WHAT IS ASKED: Repeat exactly the lines from the one containing "# The origin: the" through the one containing "for member in", both lines included, please, without any other lines.

RECORDS PROVIDED:
+===+

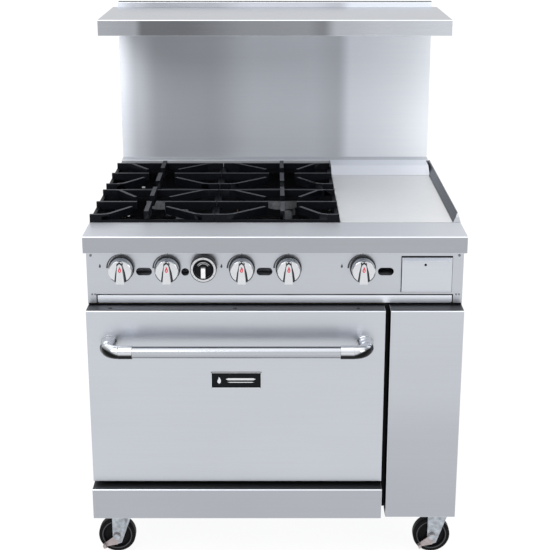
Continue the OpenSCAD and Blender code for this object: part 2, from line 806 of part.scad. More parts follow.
// Top plates with their upper races and kingpins
module caster_plates() {
  color(zinc) for (x = caster_x, y = caster_y) {
    slab([x - 30, x + 30], [y - 30, y + 30], [plate_z, base_z]);
    rod_z(x, y, [race_z, plate_z], 24);
    rod_z(x, y, [fork_top[0], race_z], kingpin_r);
    for (sx = [-1, 1], sy = [-1, 1]) rod_z(x + sx * 22, y + sy * 22, [race_z, plate_z], 5);
  }
}

// Swivel fork: top disc bored for the kingpin, two cheeks and the axle bolt
module fork(x, y, brake) {
  wx = -caster_trail;
  wz = wheel_d / 2;
  color(zinc) translate([x, y, 0]) {
    difference() {
      rod_z(0, 0, fork_top, 26);
      rod_z(0, 0, [fork_top[0] - 1, fork_top[1] + 1], kingpin_r + running_gap);
    }
    for (s = [-1, 1]) translate([0, s * (fork_half + 1.5), 0]) rotate([90, 0, 0])
      linear_extrude(height = 3, center = true) polygon([
        [wx - 11, wz - 8], [wx - 11, fork_top[0] + 4], [wx + 42, fork_top[0] + 4],
        [wx + 42, fork_top[0] - 8], [wx + 12, wz - 20], [wx, wz - 24]
      ]);
    for (s = [-1, 1])
      slab([wx - 11, wx + 42], [s * (fork_half - 1) - 4, s * (fork_half - 1) + 4], fork_top);
    head = brake ? pedal_t + 1 : 0;
    rod_y(wx, [-fork_half - head - 7, fork_half + 7], wz, axle_r);
    rod_y(wx, [-fork_half - head - 7, -fork_half - head - 3], wz, 8);
    rod_y(wx, [fork_half + 3, fork_half + 7], wz, 8);
  }
}
module fork_front_left() { fork(caster_x[0], caster_y[0], true); }
module fork_front_right() { fork(caster_x[1], caster_y[0], true); }
module fork_rear_left() { fork(caster_x[0], caster_y[1], false); }
module fork_rear_right() { fork(caster_x[1], caster_y[1], false); }

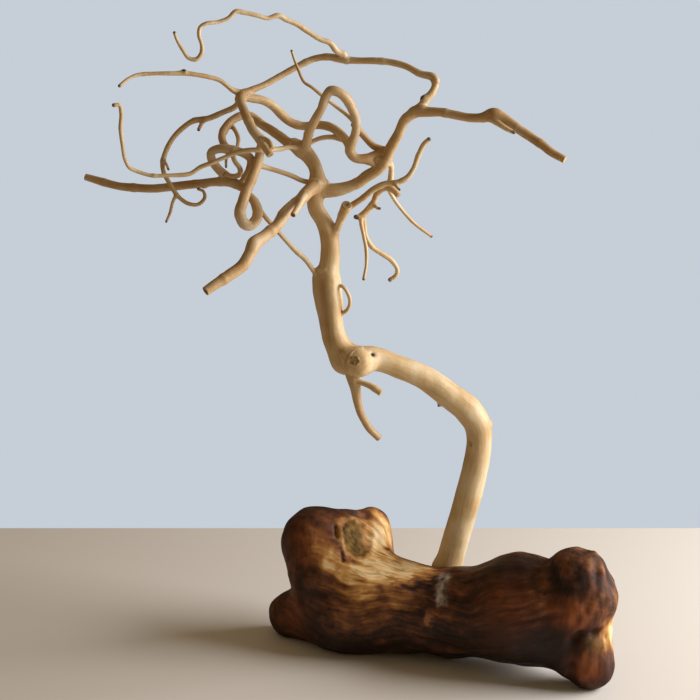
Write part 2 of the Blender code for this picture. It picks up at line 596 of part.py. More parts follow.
# The fixing screw, in line with the foot of the trunk
foot, _ = placed("trunk_lower")
lean = Vector(foot[2] - foot[0]).normalized()
screw_place = Vector(foot[0]) - lean * FLOOR_WALL
screw_turn = lean.to_track_quat("Z", "Y").to_euler()
steel = material("zinc plated steel", (0.62, 0.60, 0.55), 0.32, 1.0)
screw = turned("fixing_screw", screw_profile(), parts, steel)
pilot = turned("screw_hole", pilot_profile(), cutters)
for turned_piece in (screw, pilot):
    turned_piece.location = screw_place
    turned_piece.rotation_euler = screw_turn
for number, across in enumerate(((1, 0.2, 1), (0.2, 1, 1))):
    width = SCREW_HEAD_DIAMETER * 0.55
    slot = box("drive_slot_%d" % number, (width * across[0], width * across[1], 2 * DRIVE_DEPTH),
               (0, 0, 0), cutters)
    slot.location = screw_place
    slot.rotation_euler = screw_turn
    cut(screw, slot)
cut(pieces["trunk_lower"], pilot)

# The base, sanded flat where it stands on the table
base = add(base_mesh(), "base_root", parts, material("root wood", (0.30, 0.17, 0.08), 0.4))
sander = box("table_sander", (2 * BASE_LENGTH, 2 * BASE_LENGTH, SANDER_HEIGHT),
             (0, 0, -SANDER_HEIGHT / 2), cutters)
cut(base, sander)
cut(base, add(stem("trunk_lower", "socket", SOCKET_CLEARANCE), "socket", cutters))
cut(base, pilot)

# The origin: the middle of the whole piece, on the table
bpy.context.view_layer.update()
graph = bpy.context.evaluated_depsgraph_get()
corners = []
for piece in [*pieces.values(), base]:
    mesh = piece.evaluated_get(graph).to_mesh()
    spots = np.empty(len(mesh.vertices) * 3)
    mesh.vertices.foreach_get("co", spots)
    corners.append(spots.reshape(-1, 3))
corners = np.concatenate(corners)
middle = (corners.min(axis=0) + corners.max(axis=0)) / 2
seat.location = (-middle[0], -middle[1], 0)
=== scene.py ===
"""A peeled corkscrew hazel branch standing in a base of polished root wood.

Every limb is a surface of rings carried along its crooked route, fattened softly where it meets
the limbs it grows from. The base is one surface of rays that leave a line inside the root and
stop at its melted lumps, then dented, ridged and split as the root wood is.

Metres, +Z up, +Y towards the back. Routes, lumps and marks are measured in millimetres from the
seat, the point of the table plane under the trunk's foot.
"""

import json
import math

import bpy
import numpy as np
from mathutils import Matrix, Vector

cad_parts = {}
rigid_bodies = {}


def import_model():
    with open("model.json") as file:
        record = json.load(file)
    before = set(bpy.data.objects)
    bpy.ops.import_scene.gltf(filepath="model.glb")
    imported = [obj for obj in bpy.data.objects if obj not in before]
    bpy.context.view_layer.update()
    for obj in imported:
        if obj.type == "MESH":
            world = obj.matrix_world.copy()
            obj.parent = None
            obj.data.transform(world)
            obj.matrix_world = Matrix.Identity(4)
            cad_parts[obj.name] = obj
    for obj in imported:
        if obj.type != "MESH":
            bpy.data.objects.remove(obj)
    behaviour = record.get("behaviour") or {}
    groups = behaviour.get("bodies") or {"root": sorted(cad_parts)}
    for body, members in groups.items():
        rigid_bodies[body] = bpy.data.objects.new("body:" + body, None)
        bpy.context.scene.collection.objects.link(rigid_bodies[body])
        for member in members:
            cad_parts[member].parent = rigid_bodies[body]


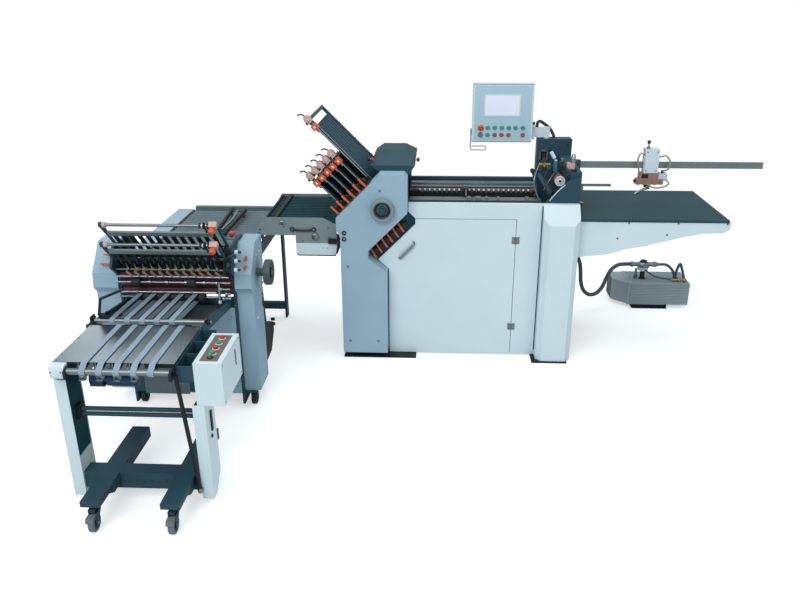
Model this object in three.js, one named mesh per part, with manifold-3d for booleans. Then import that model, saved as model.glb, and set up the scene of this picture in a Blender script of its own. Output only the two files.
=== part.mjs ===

+===+

SOLUTION:
# The origin: the middle of the whole piece, on the table
bpy.context.view_layer.update()
graph = bpy.context.evaluated_depsgraph_get()
corners = []
for piece in [*pieces.values(), base]:
    mesh = piece.evaluated_get(graph).to_mesh()
    spots = np.empty(len(mesh.vertices) * 3)
    mesh.vertices.foreach_get("co", spots)
    corners.append(spots.reshape(-1, 3))
corners = np.concatenate(corners)
middle = (corners.min(axis=0) + corners.max(axis=0)) / 2
seat.location = (-middle[0], -middle[1], 0)
=== scene.py ===
"""A peeled corkscrew hazel branch standing in a base of polished root wood.

Every limb is a surface of rings carried along its crooked route, fattened softly where it meets
the limbs it grows from. The base is one surface of rays that leave a line inside the root and
stop at its melted lumps, then dented, ridged and split as the root wood is.

Metres, +Z up, +Y towards the back. Routes, lumps and marks are measured in millimetres from the
seat, the point of the table plane under the trunk's foot.
"""

import json
import math

import bpy
import numpy as np
from mathutils import Matrix, Vector

cad_parts = {}
rigid_bodies = {}


def import_model():
    with open("model.json") as file:
        record = json.load(file)
    before = set(bpy.data.objects)
    bpy.ops.import_scene.gltf(filepath="model.glb")
    imported = [obj for obj in bpy.data.objects if obj not in before]
    bpy.context.view_layer.update()
    for obj in imported:
        if obj.type == "MESH":
            world = obj.matrix_world.copy()
            obj.parent = None
            obj.data.transform(world)
            obj.matrix_world = Matrix.Identity(4)
            cad_parts[obj.name] = obj
    for obj in imported:
        if obj.type != "MESH":
            bpy.data.objects.remove(obj)
    behaviour = record.get("behaviour") or {}
    groups = behaviour.get("bodies") or {"root": sorted(cad_parts)}
    for body, members in groups.items():
        rigid_bodies[body] = bpy.data.objects.new("body:" + body, None)
        bpy.context.scene.collection.objects.link(rigid_bodies[body])
        for member in members:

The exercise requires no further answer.